Supreme Court On Religious Freedom
PJM.
“Applicants are likely to succeed on the merits of their free exercise claim; they are irreparably harmed by the loss of free exercise rights ‘for even minimal periods of time’; andthe State has not shown that ‘public health would be imperiled’ by employing less restrictive measures,” the Supreme Court ruled. “Accordingly, applicants are entitled to an injunction pending appeal.”
[ … ]
… “even if the government withdraws or modifies a COVID restriction in the course of litigation, that does not necessarily moot the case. And so long as a case is not moot, litigants otherwise entitled to emergency injunctive relief remain entitled to such relief where the applicants ‘remain under a constant threat’ that government officials will use their power to reinstate the challenged restrictions.”

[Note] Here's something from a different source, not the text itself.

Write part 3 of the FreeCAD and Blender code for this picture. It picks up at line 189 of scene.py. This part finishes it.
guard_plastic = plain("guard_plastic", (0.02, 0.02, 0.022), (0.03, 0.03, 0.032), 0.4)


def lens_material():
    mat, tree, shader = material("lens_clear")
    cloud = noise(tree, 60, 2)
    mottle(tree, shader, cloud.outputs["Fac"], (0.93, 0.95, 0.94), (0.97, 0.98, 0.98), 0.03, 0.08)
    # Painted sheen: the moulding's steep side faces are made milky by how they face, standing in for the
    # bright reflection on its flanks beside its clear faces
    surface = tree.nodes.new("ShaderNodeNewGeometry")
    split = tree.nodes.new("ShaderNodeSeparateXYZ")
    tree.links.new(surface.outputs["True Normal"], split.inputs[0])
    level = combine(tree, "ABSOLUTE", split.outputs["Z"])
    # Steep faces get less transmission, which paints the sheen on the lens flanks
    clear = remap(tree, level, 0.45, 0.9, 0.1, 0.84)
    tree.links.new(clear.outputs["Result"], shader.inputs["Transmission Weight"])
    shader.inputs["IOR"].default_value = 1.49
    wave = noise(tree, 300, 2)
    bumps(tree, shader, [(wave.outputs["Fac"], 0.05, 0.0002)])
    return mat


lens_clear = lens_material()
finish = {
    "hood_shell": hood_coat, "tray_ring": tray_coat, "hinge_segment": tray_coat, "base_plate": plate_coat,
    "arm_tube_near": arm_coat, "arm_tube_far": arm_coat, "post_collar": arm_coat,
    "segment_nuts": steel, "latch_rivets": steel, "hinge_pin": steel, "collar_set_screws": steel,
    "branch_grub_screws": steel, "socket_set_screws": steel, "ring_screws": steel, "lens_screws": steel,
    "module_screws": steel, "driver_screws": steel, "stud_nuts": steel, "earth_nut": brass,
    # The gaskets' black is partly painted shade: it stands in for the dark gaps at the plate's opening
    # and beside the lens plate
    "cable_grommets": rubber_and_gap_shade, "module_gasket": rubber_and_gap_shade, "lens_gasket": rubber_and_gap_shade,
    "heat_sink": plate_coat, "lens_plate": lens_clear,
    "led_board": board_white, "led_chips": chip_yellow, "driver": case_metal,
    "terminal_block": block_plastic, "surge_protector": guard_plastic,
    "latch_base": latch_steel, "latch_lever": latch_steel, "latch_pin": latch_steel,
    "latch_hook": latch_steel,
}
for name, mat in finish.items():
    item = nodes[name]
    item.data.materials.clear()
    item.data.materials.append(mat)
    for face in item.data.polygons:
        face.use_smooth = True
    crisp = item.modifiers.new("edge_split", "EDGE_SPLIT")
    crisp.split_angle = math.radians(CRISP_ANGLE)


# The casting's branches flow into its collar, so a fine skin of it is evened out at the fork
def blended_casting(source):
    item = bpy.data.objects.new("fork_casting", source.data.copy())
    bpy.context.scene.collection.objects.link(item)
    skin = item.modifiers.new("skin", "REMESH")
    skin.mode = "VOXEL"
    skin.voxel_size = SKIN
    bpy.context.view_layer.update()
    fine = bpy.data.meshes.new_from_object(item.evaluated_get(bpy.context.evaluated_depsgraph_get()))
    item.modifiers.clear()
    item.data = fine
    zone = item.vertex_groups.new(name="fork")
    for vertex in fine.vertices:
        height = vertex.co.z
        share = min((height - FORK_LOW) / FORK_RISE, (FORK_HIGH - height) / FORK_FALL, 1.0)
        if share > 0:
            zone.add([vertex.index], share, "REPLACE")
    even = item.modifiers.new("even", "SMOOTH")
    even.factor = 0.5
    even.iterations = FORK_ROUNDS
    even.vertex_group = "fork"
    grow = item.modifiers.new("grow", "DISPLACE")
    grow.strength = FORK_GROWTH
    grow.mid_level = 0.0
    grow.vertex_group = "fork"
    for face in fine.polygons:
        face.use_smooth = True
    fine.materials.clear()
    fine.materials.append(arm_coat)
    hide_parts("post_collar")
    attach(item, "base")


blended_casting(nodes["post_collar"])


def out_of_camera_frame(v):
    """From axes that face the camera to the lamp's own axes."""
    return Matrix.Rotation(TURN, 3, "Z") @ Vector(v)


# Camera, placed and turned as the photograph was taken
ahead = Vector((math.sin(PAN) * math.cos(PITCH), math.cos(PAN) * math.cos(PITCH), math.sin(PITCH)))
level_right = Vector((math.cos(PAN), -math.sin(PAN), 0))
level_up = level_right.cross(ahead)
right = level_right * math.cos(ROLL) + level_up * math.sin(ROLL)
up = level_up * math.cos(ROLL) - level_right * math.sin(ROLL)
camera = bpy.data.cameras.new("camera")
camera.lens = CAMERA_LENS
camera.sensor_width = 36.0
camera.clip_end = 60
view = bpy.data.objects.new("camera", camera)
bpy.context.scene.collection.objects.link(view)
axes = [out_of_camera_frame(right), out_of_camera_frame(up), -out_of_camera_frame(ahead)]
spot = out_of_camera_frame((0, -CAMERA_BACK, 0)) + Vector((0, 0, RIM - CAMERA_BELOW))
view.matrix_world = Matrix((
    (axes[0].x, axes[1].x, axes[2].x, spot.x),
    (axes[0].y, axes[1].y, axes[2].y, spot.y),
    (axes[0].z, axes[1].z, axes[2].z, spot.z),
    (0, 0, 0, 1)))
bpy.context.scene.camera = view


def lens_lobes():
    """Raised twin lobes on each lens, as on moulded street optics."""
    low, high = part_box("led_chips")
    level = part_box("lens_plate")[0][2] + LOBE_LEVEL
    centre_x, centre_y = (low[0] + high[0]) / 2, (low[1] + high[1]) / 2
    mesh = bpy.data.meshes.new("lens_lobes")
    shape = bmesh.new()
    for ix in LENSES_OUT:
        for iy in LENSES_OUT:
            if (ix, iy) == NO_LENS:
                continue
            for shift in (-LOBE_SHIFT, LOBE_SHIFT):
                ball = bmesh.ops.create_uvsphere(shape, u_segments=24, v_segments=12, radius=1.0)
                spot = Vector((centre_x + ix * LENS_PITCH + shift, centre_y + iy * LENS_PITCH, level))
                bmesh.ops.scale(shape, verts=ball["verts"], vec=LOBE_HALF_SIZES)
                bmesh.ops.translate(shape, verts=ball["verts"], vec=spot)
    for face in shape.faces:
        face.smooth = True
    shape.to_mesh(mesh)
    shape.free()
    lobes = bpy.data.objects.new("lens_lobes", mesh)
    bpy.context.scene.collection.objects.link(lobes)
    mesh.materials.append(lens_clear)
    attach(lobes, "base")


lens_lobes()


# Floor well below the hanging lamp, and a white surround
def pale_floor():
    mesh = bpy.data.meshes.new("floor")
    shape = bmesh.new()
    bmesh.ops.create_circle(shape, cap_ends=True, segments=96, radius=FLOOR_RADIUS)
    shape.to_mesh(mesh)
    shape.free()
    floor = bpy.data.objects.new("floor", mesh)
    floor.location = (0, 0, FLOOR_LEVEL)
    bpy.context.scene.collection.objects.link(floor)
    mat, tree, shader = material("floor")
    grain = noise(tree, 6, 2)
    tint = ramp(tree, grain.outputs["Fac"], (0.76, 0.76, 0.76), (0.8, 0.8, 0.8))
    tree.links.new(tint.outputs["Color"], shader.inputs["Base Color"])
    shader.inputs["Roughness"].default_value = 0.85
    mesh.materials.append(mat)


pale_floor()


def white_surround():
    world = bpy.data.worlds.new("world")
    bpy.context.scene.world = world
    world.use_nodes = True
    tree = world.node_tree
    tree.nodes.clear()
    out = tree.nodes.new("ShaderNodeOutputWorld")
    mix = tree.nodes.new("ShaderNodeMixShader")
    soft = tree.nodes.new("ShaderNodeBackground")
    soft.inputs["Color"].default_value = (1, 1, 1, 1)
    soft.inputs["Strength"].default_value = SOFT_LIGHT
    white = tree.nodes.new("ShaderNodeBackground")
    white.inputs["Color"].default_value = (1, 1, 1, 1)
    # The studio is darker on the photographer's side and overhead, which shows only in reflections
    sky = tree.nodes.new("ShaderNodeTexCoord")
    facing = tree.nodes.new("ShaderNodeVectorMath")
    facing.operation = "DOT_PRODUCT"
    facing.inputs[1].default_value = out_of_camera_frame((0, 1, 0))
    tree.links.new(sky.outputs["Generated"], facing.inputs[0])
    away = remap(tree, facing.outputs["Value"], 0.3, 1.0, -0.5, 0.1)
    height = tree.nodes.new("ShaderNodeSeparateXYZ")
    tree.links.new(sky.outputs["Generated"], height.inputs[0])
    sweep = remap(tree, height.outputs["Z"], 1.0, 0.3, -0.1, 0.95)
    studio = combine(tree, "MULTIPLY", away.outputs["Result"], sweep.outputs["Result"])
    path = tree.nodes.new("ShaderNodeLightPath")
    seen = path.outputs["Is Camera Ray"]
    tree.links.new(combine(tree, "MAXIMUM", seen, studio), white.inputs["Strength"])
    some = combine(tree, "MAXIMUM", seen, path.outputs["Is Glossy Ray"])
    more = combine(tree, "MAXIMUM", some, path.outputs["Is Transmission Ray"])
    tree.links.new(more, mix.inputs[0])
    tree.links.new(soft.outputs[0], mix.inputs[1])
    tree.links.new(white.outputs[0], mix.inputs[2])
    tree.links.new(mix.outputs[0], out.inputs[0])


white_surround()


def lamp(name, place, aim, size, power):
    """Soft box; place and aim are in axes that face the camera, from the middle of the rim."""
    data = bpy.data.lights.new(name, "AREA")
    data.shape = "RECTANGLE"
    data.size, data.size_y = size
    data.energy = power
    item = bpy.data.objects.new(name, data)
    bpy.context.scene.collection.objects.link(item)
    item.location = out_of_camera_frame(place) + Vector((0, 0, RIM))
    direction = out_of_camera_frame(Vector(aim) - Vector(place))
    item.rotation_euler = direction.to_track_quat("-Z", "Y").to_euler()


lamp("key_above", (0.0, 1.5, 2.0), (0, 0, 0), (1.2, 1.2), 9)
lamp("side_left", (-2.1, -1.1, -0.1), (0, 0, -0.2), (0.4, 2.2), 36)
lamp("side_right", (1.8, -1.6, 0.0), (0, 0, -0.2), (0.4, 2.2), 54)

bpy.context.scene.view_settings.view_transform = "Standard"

Whatever. Even a blind squirrel finds a nut from time to time. Any decision that doesn’t recognize the God-given right and duty of Christians to worship completely free from hindrance by the state is still weak.
The really interesting thing to me is this bit: ” … litigants otherwise entitled to emergency injunctive relief remain entitled to such relief where the applicants ‘remain under a constant threat’ that government officials will use their power to reinstate the challenged restrictions.”
And no, that wasn’t what the Supreme Court said when they dismissed the case of NY Rifle and Pistol Association against NY on the basis of removal of the restrictions on travel, thus making the claims moot.
Because rules are for little people, and consistency is the hobgoblin of small minds.